Aunque hay que tener cuidado con estas encuestas pues los implicados tienden a mencionar niveles de lectura, de comprensión y de adquisición de libros, más altos de los que señalan otros indicadores. De hecho, las tasas de comprensión de lectura, asociadas a pruebas internacionales, indican que cerca de 70 por ciento de la población no sería capaz de comprender una receta. Un gran descenso en los índices de lectura viene junto con el fin del periodo escolarizado y a medida que avanzamos en la edad es posible encontrar tasas mayores de lectura por placer.

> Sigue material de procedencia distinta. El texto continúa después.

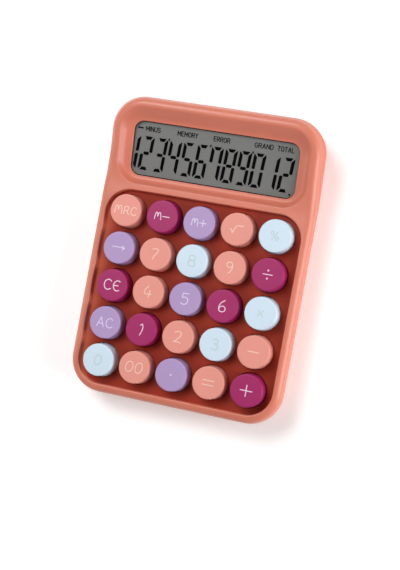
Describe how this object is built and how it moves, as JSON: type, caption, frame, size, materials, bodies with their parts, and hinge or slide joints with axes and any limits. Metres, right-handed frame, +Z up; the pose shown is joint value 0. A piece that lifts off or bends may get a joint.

O sea, aquellos formados bajo el esquema que nos menciona Alejandro Zambra, son lectores más asiduos y comprometidos, mientras que los educados bajo la idea de convertir el gusto por la lectura en una forma de consolidar comunidades lectoras, tienden a leer de forma mucha más esporádica.

Frente a esta declinación de la lectura, desde hace algunos años distintos espacios y organizaciones sociales han avanzado en la búsqueda de hacer efectivo el denominado “derecho a leer”. Esto implica un proceso de apropiación de la lectura por parte de la ciudadanía. Detrás de esta propuesta hay una concepción que va más allá de la simple decodificación de signos. Esta debería también estar integrada por la interpretación y la evaluación de los discursos movilizados por esas letras, textos y papeles.

Finalmente, de forma muy amplia y reduccionista, podemos distinguir algunos objetivos de la lectura: se lee para obtener información; para seguir instrucciones; para comunicar un texto a otros; por placer; entre otras alternativas. Pero si no se contempla el tema de manera integral por parte de las políticas públicas, de los actores sociales implicados, de las comunidades educativas, continuaremos con problemas en los índices de lectura. Es necesaria la discusión del paradigma asociado a la promoción de la lectura, considerando el ecosistema en su conjunto (desde los escritores hasta la cadena de distribución, pasando por editores, bibliotecarios y profesores), o de lo contrario, seguiremos sin pasar del titular de la noticia.